Back in Cairo, the Petrosport Stadium in Ard El Lewa is the third wheel in this calculation. The 10,000-seat club venue, historically used by Petroleum FC, has been earmarked by the Egyptian Handball Federation as the home court for October's Mediterranean Handball Championship qualifying group. Handball doesn't move ticket numbers like football, but the federation is pricing general admission at 50 pounds a seat, roughly the equivalent of a Cairo Metro return journey, in a deliberate push to widen the sport's fanbase beyond its traditional upper-middle-class following in Heliopolis and Zamalek district.

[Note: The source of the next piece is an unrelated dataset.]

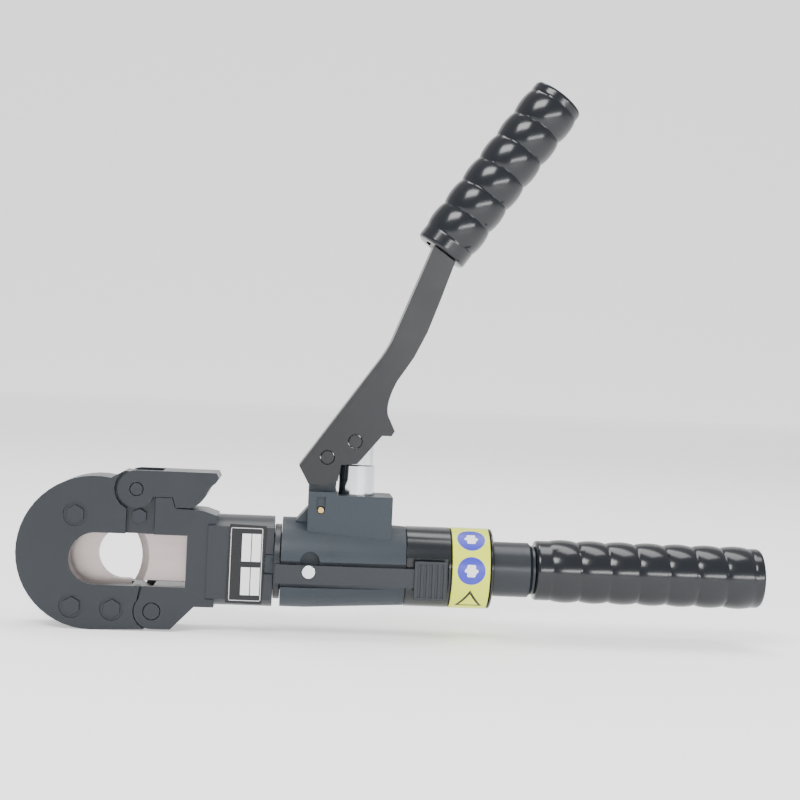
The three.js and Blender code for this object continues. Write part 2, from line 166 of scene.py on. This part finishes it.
def new_piece(name, verts, faces, look, body, smooth=True):
    mesh = bpy.data.meshes.new(name)
    mesh.from_pydata(verts, [], faces)
    mesh.validate()
    obj = bpy.data.objects.new(name, mesh)
    bpy.context.scene.collection.objects.link(obj)
    mesh.materials.append(materials[look])
    if smooth:
        mesh.shade_smooth()
        mesh.set_sharp_from_angle(angle=SHARP_ANGLE)
    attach(obj, body)
    return obj


def ring_faces(first, second, sides):
    """Quads between two rings of vertices that start at these indices."""
    for s in range(sides):
        t = (s + 1) % sides
        yield (first + s, first + t, second + t, second + s)


# ---- the two ribbed grips, turned finely, with ribs that lie a little aslant ----
GRIP_SIDES = 72
GRIP_STEPS = 150
END_RING = 8 * MM
PLAIN_TIP = 0.6             # the plain part at the far end, as a share of END_RING
END_ROUND = 1.4 * MM
GROOVE_DEPTH = 0.5 * MM
RIB_SLANT = 0.9 * MM
RIB_CROWN = 0.55            # below 1 gives broad lobes with narrow grooves


def rib_radius(x, angle, length, lobes, low, high):
    """The grip's radius: barrel-shaped lobes between a plain ring and a plain tip."""
    if not END_RING < x < length - END_RING * PLAIN_TIP:
        return low
    pitch = (length - END_RING * (1 + PLAIN_TIP)) / lobes
    phase = ((x - END_RING + RIB_SLANT * math.sin(angle)) / pitch) % 1.0
    crown = math.sin(math.pi * phase) ** RIB_CROWN
    return low - GROOVE_DEPTH + (high - low + GROOVE_DEPTH) * crown


def ribbed_grip(name, node, body, start, end, lobes, low, high, bore):
    length = (end - start).length
    turn = Vector((1, 0, 0)).rotation_difference((end - start).normalized())
    # each ring is its place along the grip, its radius, and whether it is in the ribbed length
    rings = [
        (0.0, bore, False),
        (0.0, low - END_ROUND, False),
        (0.5 * MM, low - 0.4 * MM, False),
    ]
    for k in range(GRIP_STEPS + 1):
        rings.append((END_ROUND + (length - 2 * END_ROUND) * k / GRIP_STEPS, low, True))
    rings += [
        (length - 0.4 * MM, low - 0.5 * MM, False),
        (length, low - 1.6 * MM, False),
        (length, 0.3 * MM, False),
    ]
    verts, faces = [], []
    for x, plain_radius, ribbed in rings:
        for s in range(GRIP_SIDES):
            angle = 2 * math.pi * s / GRIP_SIDES
            radius = rib_radius(x, angle, length, lobes, low, high) if ribbed else plain_radius
            point = Vector((x, radius * math.cos(angle), radius * math.sin(angle)))
            verts.append(turn @ point + start)
    last = len(rings) - 1
    for i in range(last):
        faces += ring_faces(i * GRIP_SIDES, (i + 1) * GRIP_SIDES, GRIP_SIDES)
    faces.append(tuple(range(last * GRIP_SIDES, (last + 1) * GRIP_SIDES)))
    obj = new_piece(name, verts, faces, "grip", body)
    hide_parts(node)


rear_low, rear_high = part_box("rear_grip")
ribbed_grip("rear_grip_moulded", "rear_grip", "housing",
            start=Vector((rear_low[0], 0, 0)), end=Vector((rear_high[0], 0, 0)),
            lobes=7, low=15.6 * MM, high=rear_high[2], bore=8.6 * MM)
# the lever grip lies along a slanted axis, so its two ends are stated here
ribbed_grip("lever_grip_moulded", "lever_grip", "lever",
            start=Vector((-177.2, 0, 164.2)) * MM, end=Vector((-118.6, 0, 247.6)) * MM,
            lobes=6, low=14.2 * MM, high=15.2 * MM, bore=9 * MM)

# ---- thin printed shapes wrapped round the warning band ----
band_low, band_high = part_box("warning_band")
band_radius = band_high[2]
band_middle = (band_low[0] + band_high[0]) / 2
SIGN = 7.2 * MM
UNDER_PRINT = 0.05 * MM
OVER_PRINT = 0.09 * MM
FAN_ROWS = 5
DISC_ANGLES = (math.radians(52), math.radians(3))
TRIANGLE_ANGLE = math.radians(-48)


def wrapped(name, outline, angle, look, lift):
    """outline is (along, around) points in metres about the shape's centre; angle 0 is at the front."""
    radius = band_radius + lift
    verts = []
    for row in range(FAN_ROWS):
        share = row / (FAN_ROWS - 1)
        for along, around in outline:
            a = angle + around * share / band_radius
            verts.append((band_middle + along * share, -radius * math.cos(a), radius * math.sin(a)))
    count = len(outline)
    faces = []
    for row in range(1, FAN_ROWS):
        faces += ring_faces((row - 1) * count, row * count, count)
    obj = new_piece(name, verts, faces, look, "housing", smooth=False)


def circle(r, sides=32):
    angles = [2 * math.pi * k / sides for k in range(sides)]
    return [(r * math.cos(a), r * math.sin(a)) for a in angles]


def triangle(r, pieces_per_side=8):
    corners = [(r * math.cos(math.radians(a)), r * math.sin(math.radians(a))) for a in (90, 210, 330)]
    points = []
    for k, (ax, az) in enumerate(corners):
        bx, bz = corners[(k + 1) % 3]
        for q in range(pieces_per_side):
            share = q / pieces_per_side
            points.append((ax + (bx - ax) * share, az + (bz - az) * share))
    return points


for index, disc_angle in enumerate(DISC_ANGLES):
    wrapped(f"band_disc_{index}", circle(SIGN), disc_angle, "blue", UNDER_PRINT)
    wrapped(f"band_disc_inner_{index}", circle(SIGN * 0.5, 6), disc_angle, "white", OVER_PRINT)
wrapped("band_triangle", triangle(SIGN * 1.15), TRIANGLE_ANGLE, "lever", UNDER_PRINT)
wrapped("band_triangle_inner", triangle(SIGN * 0.8), TRIANGLE_ANGLE, "band", OVER_PRINT)

# ---- nameplate: silver border and blank fields ----
PRINT_DEPTH = 0.12 * MM
MARGIN = 1.6 * MM
FAR_MARGIN = 1.8 * MM
LINE = 0.35 * MM
plate_low, plate_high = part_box("nameplate")
left, right = plate_low[0] + MARGIN, plate_high[0] - FAR_MARGIN
bottom, top = plate_low[2] + MARGIN, plate_high[2] - FAR_MARGIN


def printed(name, x0, x1, z0, z1, look):
    """A thin slab that stands out of the nameplate's front face."""
    y = plate_low[1]
    corners = ((x0, z0), (x1, z0), (x1, z1), (x0, z1))
    verts = [(x, layer, z) for layer in (y, y - PRINT_DEPTH) for x, z in corners]
    faces = [(0, 3, 2, 1), (4, 5, 6, 7), (0, 1, 5, 4), (1, 2, 6, 5), (2, 3, 7, 6), (3, 0, 4, 7)]
    obj = new_piece(name, verts, faces, look, "head", smooth=False)


printed("plate_border_low", left, right, bottom, bottom + LINE, "silver")
printed("plate_border_high", left, right, top - LINE, top, "silver")
printed("plate_border_left", left, left + LINE, bottom, top, "silver")
printed("plate_border_right", right - LINE, right, bottom, top, "silver")
# fields in two columns and two rows, right of a plain title strip; all are shares of the bordered area
width, height = right - left, top - bottom
FIELD = (0.28, 0.38)
FIRST_FIELD = (0.36, 0.08)
FIELD_STEP = (0.31, 0.46)
for column in range(2):
    for row in range(2):
        x = left + width * (FIRST_FIELD[0] + FIELD_STEP[0] * column)
        z = bottom + height * (FIRST_FIELD[1] + FIELD_STEP[1] * row)
        printed(f"plate_field_{column}{row}", x, x + width * FIELD[0], z, z + height * FIELD[1], "white")

# ---- floor and backdrop ----
low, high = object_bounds()
FLOOR_HALF = 6.0
FLOOR_COLOUR = (0.93, 0.93, 0.93, 1)
FLOOR_ROUGHNESS = 0.9
FLOOR_GLOW = 0.55
PURE_WHITE = (1, 1, 1, 1)
floor_mesh = bpy.data.meshes.new("floor")
floor_mesh.from_pydata(
    [
        (-FLOOR_HALF, -FLOOR_HALF, low[2]), (FLOOR_HALF, -FLOOR_HALF, low[2]),
        (FLOOR_HALF, FLOOR_HALF, low[2]), (-FLOOR_HALF, FLOOR_HALF, low[2]),
        (FLOOR_HALF, FLOOR_HALF, FLOOR_HALF), (-FLOOR_HALF, FLOOR_HALF, FLOOR_HALF),
    ],
    [],
    [(0, 1, 2, 3), (3, 2, 4, 5)],
)
floor = bpy.data.objects.new("floor", floor_mesh)
bpy.context.scene.collection.objects.link(floor)
pale = bpy.data.materials.new("pale_floor")
pale.use_nodes = True
pale_shader = pale.node_tree.nodes["Principled BSDF"]
pale_shader.inputs["Base Color"].default_value = FLOOR_COLOUR
pale_shader.inputs["Roughness"].default_value = FLOOR_ROUGHNESS
pale_shader.inputs["Emission Color"].default_value = PURE_WHITE
pale_shader.inputs["Emission Strength"].default_value = FLOOR_GLOW
floor_mesh.materials.append(pale)

# ---- lights ----
centre = Vector([(low[i] + high[i]) / 2 for i in range(3)])


def area_light(name, offset, size, size_y, power):
    light = bpy.data.lights.new(name, "AREA")
    light.shape = "RECTANGLE"
    light.size, light.size_y, light.energy = size, size_y, power
    lamp = bpy.data.objects.new(name, light)
    lamp.location = centre + Vector(offset)
    lamp.rotation_mode = "QUATERNION"
    lamp.rotation_quaternion = (centre - lamp.location).to_track_quat("-Z", "Y")
    bpy.context.scene.collection.objects.link(lamp)


area_light("key", (-0.5, -1.0, 1.1), size=0.9, size_y=0.5, power=22)
area_light("strip", (0.6, -1.2, 0.1), size=1.2, size_y=0.12, power=9)
area_light("top", (0.2, 0.2, 1.5), size=1.4, size_y=0.7, power=20)
WORLD_STRENGTH = 0.8
world = bpy.data.worlds.new("studio")
world.use_nodes = True
sky = world.node_tree.nodes["Background"]
sky.inputs["Color"].default_value = PURE_WHITE
sky.inputs["Strength"].default_value = WORLD_STRENGTH
bpy.context.scene.world = world

# ---- camera: close to side-on, and rolled a little so that the tool slopes down to the right ----
CAMERA_AT = Vector((-0.2445, -0.75, 0.0971))
LOOK_AT = Vector((-0.1946, 0.0, 0.0863))
ROLL = math.radians(2.6)
SENSOR = 36.0
LENS = 64.9
camera_data = bpy.data.cameras.new("camera")
camera_data.sensor_width = SENSOR
camera_data.lens = LENS
camera = bpy.data.objects.new("camera", camera_data)
camera.location = CAMERA_AT
camera.rotation_mode = "QUATERNION"
aim = (LOOK_AT - CAMERA_AT).to_track_quat("-Z", "Y")
camera.rotation_quaternion = aim @ Quaternion((0, 0, 1), ROLL)
bpy.context.scene.collection.objects.link(camera)
bpy.context.scene.camera = camera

What Supporters Need to Know Before September
Ticket sales for CAF fixtures at the Cairo International Stadium now run exclusively through the EFA's new digital platform, launched in March, which requires a national ID registration before purchase. Category A seats for continental matches are priced at 350 pounds; Category C runs 120 pounds. The shift away from physical box offices has created friction, the EFA's customer service line logged more than 22,000 complaints in June alone, mostly around account verification failures, but officials say the system will stabilise before the first major autumn fixture.
Transport is the other variable. The Cairo Metro's Line 2, which terminates at El Mounib in Giza rather than serving Nasr City directly, means most fans heading to the Cairo International Stadium rely on microbuses from Abbassia Square or private ride-hailing. The Greater Cairo Regional Planning Authority submitted a proposal in May to trial shuttle buses from Ramses Station on match days, with a decision expected before the end of July.
The next three months will tell Cairo's sporting summer apart from its usual noise. Fans tracking CAF fixture confirmations should monitor the EFA website, updated Tuesdays and Fridays, and book early. Once the continental schedule firms up in mid-July, the good seats will not last long.